Charlie Hutchison and his family are products of this shared experience. With roots stretching from West Africa to Oxfordshire, their background and experience has been shaped by empire. But for these imperial connections, how else would Charles Francis of Cape Coast of Africa have met Lilly Rose of Eynsham Oxfordshire and had five children together. Empire has helped to shape many aspects of British history and contemporary society from law to foreign policy and population diversity. The struggle for racial equality has been a defining feature of the development of the black identity in Britain and changing social attitudes.
Today we are celebrating the life of Charlie Hutchison and his siblings. He and they are no longer hidden from public history but take their place amongst those whose experience will deepen our understanding of the history of the people of these Islands and beyond. People of colour have been in the British Isles since the Romans, and they have played a part in shaping the nation from Cable Street, to Spain, to the Battle grounds of WWII and beyond”.
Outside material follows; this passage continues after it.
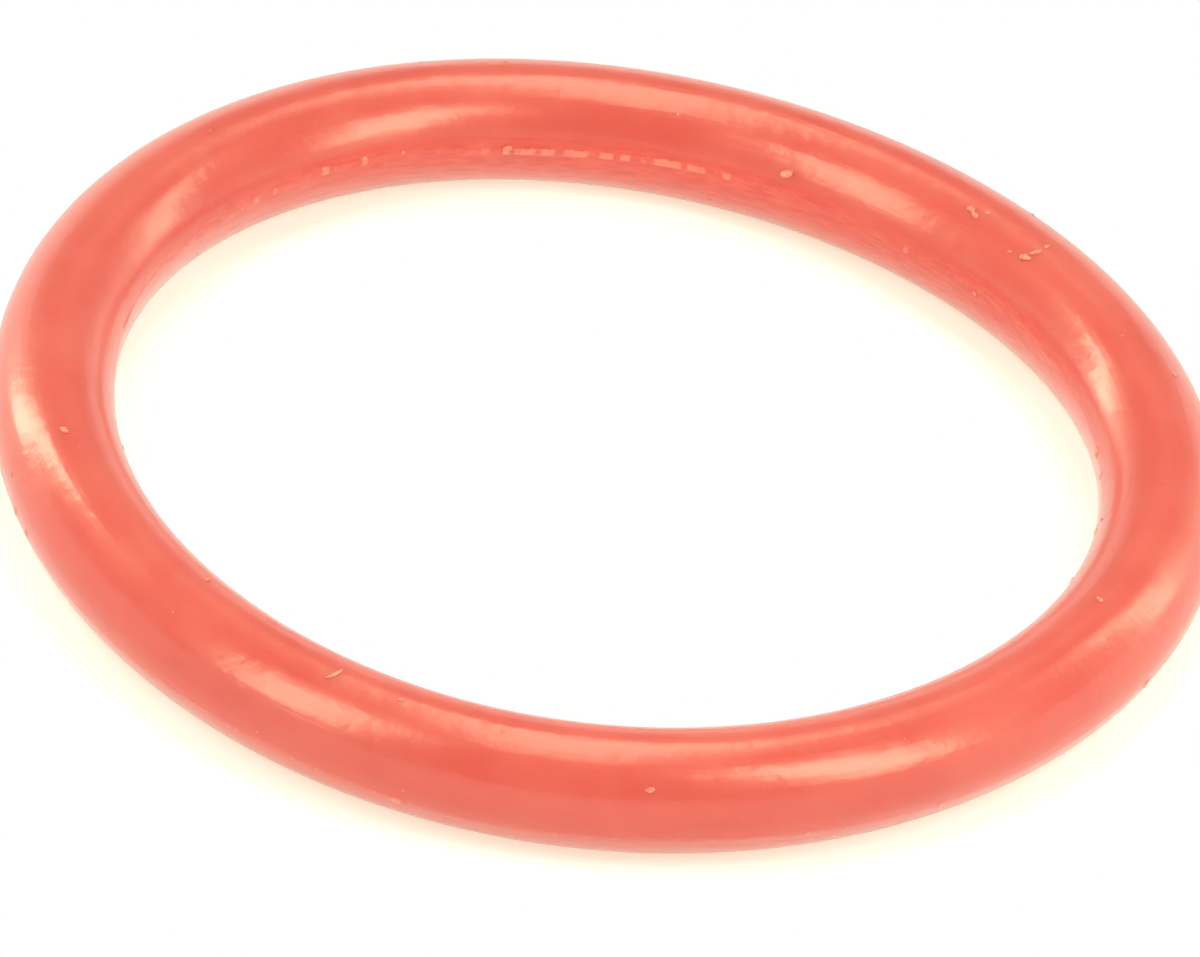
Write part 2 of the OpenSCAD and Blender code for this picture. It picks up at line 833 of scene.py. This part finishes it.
    def drawn(self, sheet: NodeSheet, place: bpy.types.NodeSocket, section: bpy.types.NodeSocket,
              noise: DrawnNoise) -> bpy.types.NodeSocket:
        """A noise stretched along the ring.

        It is a noise in four dimensions: fine in the two of the section, and slow in
        the ring's x and y, so that its marks run along the ring and close on it.

        Args:
            sheet: The material's sheet.
            place: Object coordinates.
            section: Place in the moulded section.
            noise: The marks' sizes and layers.

        Returns:
            The output of the noise, around 0.5.
        """
        within = sheet.node("ShaderNodeSeparateXYZ", inputs={0: section}).outputs
        whole = sheet.node("ShaderNodeSeparateXYZ", inputs={0: place}).outputs
        fine = [sheet.math("DIVIDE", within[axis], noise.width) for axis in (0, 1)]
        slow = [sheet.math("DIVIDE", whole[axis], noise.length) for axis in (0, 1)]
        where = sheet.node("ShaderNodeCombineXYZ", inputs={0: fine[0], 1: fine[1], 2: slow[0]}).outputs[0]
        return sheet.node("ShaderNodeTexNoise", {"noise_dimensions": "4D"}, {
            "Vector": where, "W": slow[1], "Scale": 1.0, "Detail": noise.layers,
            "Roughness": noise.finer}).outputs["Fac"]

    def relief(self, sheet: NodeSheet, place: bpy.types.NodeSocket, section: bpy.types.NodeSocket,
               scuffed: bpy.types.NodeSocket, scuffs: bpy.types.NodeSocket) -> bpy.types.NodeSocket:
        """Drawn lines along the ring, the scuffs, a shallow orange peel, then a fine grain.

        Args:
            sheet: The material's sheet.
            place: Object coordinates.
            section: Place in the moulded section.
            scuffed: How far the skin is scuffed, from 0 to 1.
            scuffs: Noise of the scuffs.

        Returns:
            The output of the surface's direction.
        """
        drawn = sheet.bump(self.drawn(sheet, place, section, self.line_noise), self.line_depth)
        rubbed = sheet.bump(scuffs, self.scuff_depth, scuffed, drawn)
        peeled = sheet.bump(sheet.noise(place, self.peel_noise), self.peel_depth, under=rubbed)
        return sheet.bump(sheet.noise(place, self.grain_noise), self.grain_depth, under=peeled)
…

I would like to take this opportunity to thank Alan Kunna and Carina Ancell, for their excellent detective work finding me on my family history website. Also for organising and presenting the event in such a sensitive and interesting way. To the students for their excellent work including their art and poems. The family members present were moved to tears. The ages of the family ranged from to 15 to 75 and they all enjoyed the Celebration at the MML. My father Charlie Hutchison a modest man, if he were alive today, he would be most humbled to be honoured in this way. As a young teenager growing up mixed race in Christchurch in Dorset, it was sometimes difficult. I always felt the odd one out as I didn’t know anyone else of mixed race at my school. It is so liberating to feel as an adult that I can talk about my amazing heritage with pride.
Susan Small
Charlie Hutchison’s daughter
I was honoured to be part of this project, Charlie Hutchison’s story would not have been told if we had not carried out this research into him, and discovering all that he has done throughout his life. I am so glad that we were able to do this, I feel inspired in terms of how Charlie carried himself in what he did and achieved in times of stigma in Britain, he used his experiences of oppression to motivate himself to fight against that in the Spanish Civil War. His story is small yet it has a huge impact because it highlights that there were others fighting besides him whose stories have not been told. This story highlights that there were people of other races in big movements but not as represented to us when we study history in the national curriculum pre-university. I really enjoyed telling his story to his family and reminding them of how great he was and to share this with the wider public.
Noah Enahoro
Honours and A Level Year 2 student
Further information:
Charlie Hutchison was awarded the:
Dunkirk Medal for operation Dynamo and rear-guard action 1940
Africa Star (Campaign Medal) for all those serving in North Africa 1939 – 1943
Italy Star serving in Italy from 1943
France Germany Star serving in France and Germany 1944-- 1945
War Medal awarded to British & Commonwealth military personnel who served in WWII 1939 – 1945
Defence Medal 1939 to 1945 awarded to both civilian and military services.
Charlie Hutchison was present at the liberation of Bergen-Belsen Concentration Camp in April 1945. Belsen has become synonymous with the full horrors of Nazism and its crimes. Richard Dimbleby who attended the liberation whilst reporting for the BBC said ‘This day at Belsen was the most horrible of my life’. It should be remembered that Charlie began fighting fascism in 1936 and ended in 1946. At Bergen-Belsen he bore witness to one of the great crimes against humanity and the logical conclusion of fascism. Charlie’s children Susan and John have both said that he was essentially a quiet and modest man who politely refused any request to speak about his military service and experience of war. However, we can conclude from his military record that he was someone who recognised the dangers of fascism and was willing to fight for what he believed in.